30 thoughts on “802.11ah Wi-Fi HaLOW: The 1 Kilometer WiFi Standard

    1. The Ubiquiti M900 was a standard 2.4GHz chipset with a up/down converter attached. If you cranked the power up, you could just barely see it on a standard 2.4 device if you put them next to each other.

    2. Ben from the video here!

      I haven’t used the M900 stuff, but I have used a lot of Cambium/Motorola 900MHz fixed wireless stuff at work. The M900 is downconverted 802.11n 2.4GHz, so certain behavior of how it handles noise/weak signals will be similar to 802.11n 2.4GHz. The main advantage that the M900 would have is that it’s dual chain, so in good conditions you’re essentially able to double the performance of the wireless link.

      802.11ah stuff is single chain, so the upper capacity isn’t as good (Around 16 Mbps on the cheap TaiXin Semiconductor based stuff), but from testing and going from other anecdotes, it seems to handle noise better and it degrades more gracefully when it gets into the lower signal levels. That’s perfect for IoT and other low bandwidth situations, because getting a reliable 0.5 Mbps could be plenty for a lot of applications compared to being able to get 30 Mbps on the high end and start crapping out once the signal starts getting slightly weak.

      1. The cambium pmp450i’s that could do 900MHz have been discontinued; my work just bought the last 4 subscriber modules they could find. It’s a shame, because even as little bandwidth as there is, they were the only way to reach some places for point to multipoint.

        1. Wow… I like sparkfun, but I never thought I’d see the day where any of their products were considered cheaper than the competition! Given the prices of 802.11ah equipment, that’s a downright amazing price.

    1. In my video, I really briefly mentioned that Alfa has a USB C dongle, which I think would be really nifty if it works with Windows/Android/ect.

      You could have the AP on a small tower or buillding, then have a tablet or laptop with the dongle strapped to it (or built into some sort of case), and be able to walk around a large park, jobsite, farm, ect in a cellular deadzone while still being connected. Almost like a two-way radio replacement.

  1. I was just researching 802.11ah a couple days ago, considering connectivity options for some remote stations I’m developing. I found that there are really no cost effective radio options, which is a shame because it’s really the only option to build a wireless IP LAN at this range.

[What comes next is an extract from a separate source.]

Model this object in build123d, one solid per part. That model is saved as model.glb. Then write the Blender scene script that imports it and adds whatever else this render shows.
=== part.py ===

    LTE Cat-M and NB while not directly comparable technologies are much more mature. I can get a SIM7080 modem that can operate on Cat-M nearly anywhere in US & Canada for <$20. Paying for data sucks, but IoT specific SIMs are getting pretty cheap from vendors like Hologram.

  2. Your documentation hit home with the tractor suggestion. No cellular sunshine at the farm, so a robust link to a tractor with 802.11ah to 802.11n conversion would be great. Or a NLOS thru tree’s PtP link to an amateur radio repeater location for telemetry, like you show on your web site with a Renogy charge controller. Remote cameras another great application. 1 Mbps would be sufficient in these cases. LORA or Meshtastic is too slow. Cost and simplicity comparison with off-the-shelf 5GHz link to a 2.4GHz directional gain AP (as with 10dBi gain antenna). The question is if the use case is too rare to see expanded commercial offerings. In urban areas, 900 MHz is pretty busy, with spread spectrum data (municipalities like this on their water towers, traffic lights, water wells), baby room monitors, home automation (Insteon), etc. But in rural areas, it should be clean.

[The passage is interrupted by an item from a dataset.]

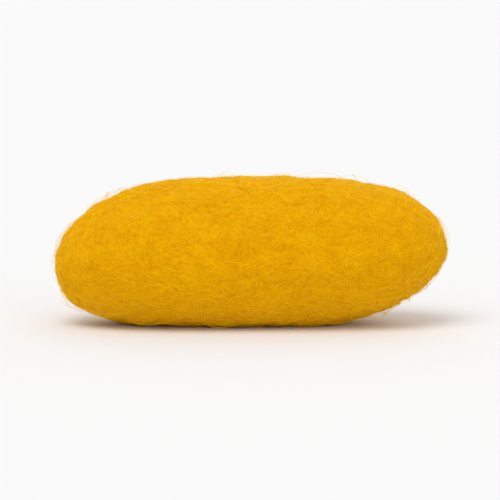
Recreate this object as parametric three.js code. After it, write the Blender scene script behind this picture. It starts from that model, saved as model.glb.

        1. it’s not legal to replace a 1/4 omni with a directional antenna either (you exceed the EIRP) and people do it…what matters is checking for harmonics, band usage and that kind of stuff, just not being a dick in general…

  3. I picked up a pair of the cheapest bridges I could find advertising 802.11ah, and there are no security settings to be found, no config interface at all, actually.

    Has anyone poked at the security of this junk?

  4. There is a company out there that is producing 802.11ah chips with 8mhz. Morse Micro’s MM6108 . The 8mhz channel may offer twice the throughput 30mbps as the others who only go up to 4mhz. 8mhz is available for use in the US. https://www.cnx-software.com/2022/10/27/wifi-halow-iot-gateway-is-based-on-morse-micro-mm6108-802-11ah-chip/

    Silex, another company who has partnered with Morse is working on a pi 4 hat with the same chip but has not been released as of yet. https://www.silextechnology.com/unwired/press-release-silex-technology-introduces-802-11ah-sdio-mm6108-module

    1. As far as I’ve read online there are four chips that could do 802.11ah / HaLow on the market right now: Newracom NRC7292 (NRC7294), Morse Micro MM6108, TaiXin Semiconductors TXW8301 (TXW83xx) and theoretically also Texas Instruments CC1352P.

      Newracom seems to have the best software support our there, but even that is somewhat lacking. I couldn’t get the module working over an USB-SPI converter. It’s also really not very mainlined.

      I haven’t seen Morse Micro chips being sold at all. Acquiring an EU version of the TaiXin chipset has also been too difficult. The TI one, I’ve only seen mentions of it being usable out there in one paper, that’s all.

      The ecosystem seriously needs to open up and get some mainline software support or it’s going to fade out before it gains any velocity.